For each of the challenge three categories, reconstructed DSLF views will be compared against GT in term of per-view PSNR obtained as an average of the per-view PSNRs of the R, G and B color channels. The lowest per-view PSNR for each dataset will be selected as the single quality measure for the given dataset. Algorithms will be ranked for their performance across all evaluation datasets.
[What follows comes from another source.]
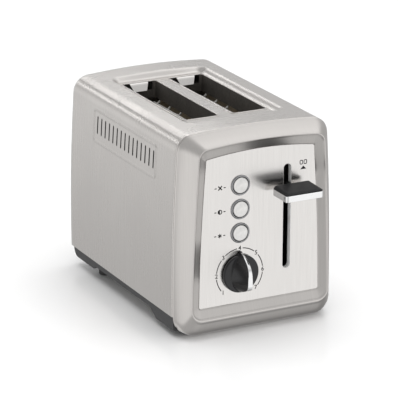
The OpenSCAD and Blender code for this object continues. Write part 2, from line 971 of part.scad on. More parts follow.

January 15, 2020: Grand Challenge web site operational; release of Development Datasets and scripts for calculating the quality metric
March 27, 2020: Submission of binaries to organizers
March 27, 2020: Grand Challenge papers submission
April 05, 2020: Feedback to proponents regarding running their binaries
April 15, 2020: Grand Challenge acceptance notification
April 29, 2020: Grand Challenge camera-ready paper submission
May 15, 2020: Submission of corrected binaries
Deadlines are composed in such a way so to allow the proponents to submit both binaries and papers. The paper-related deadlines are synchronized with the conference paper submission deadlines so to allow including the challenge papers in the conference proceedings. The binaries deadlines include possible communication between organizers and proponents for solving potential issues with running the binaries at the organizers’ site. This means that if, for some technical reason, first submitted binaries do not work properly, proponents will be given a second chance to submit corrected binaries.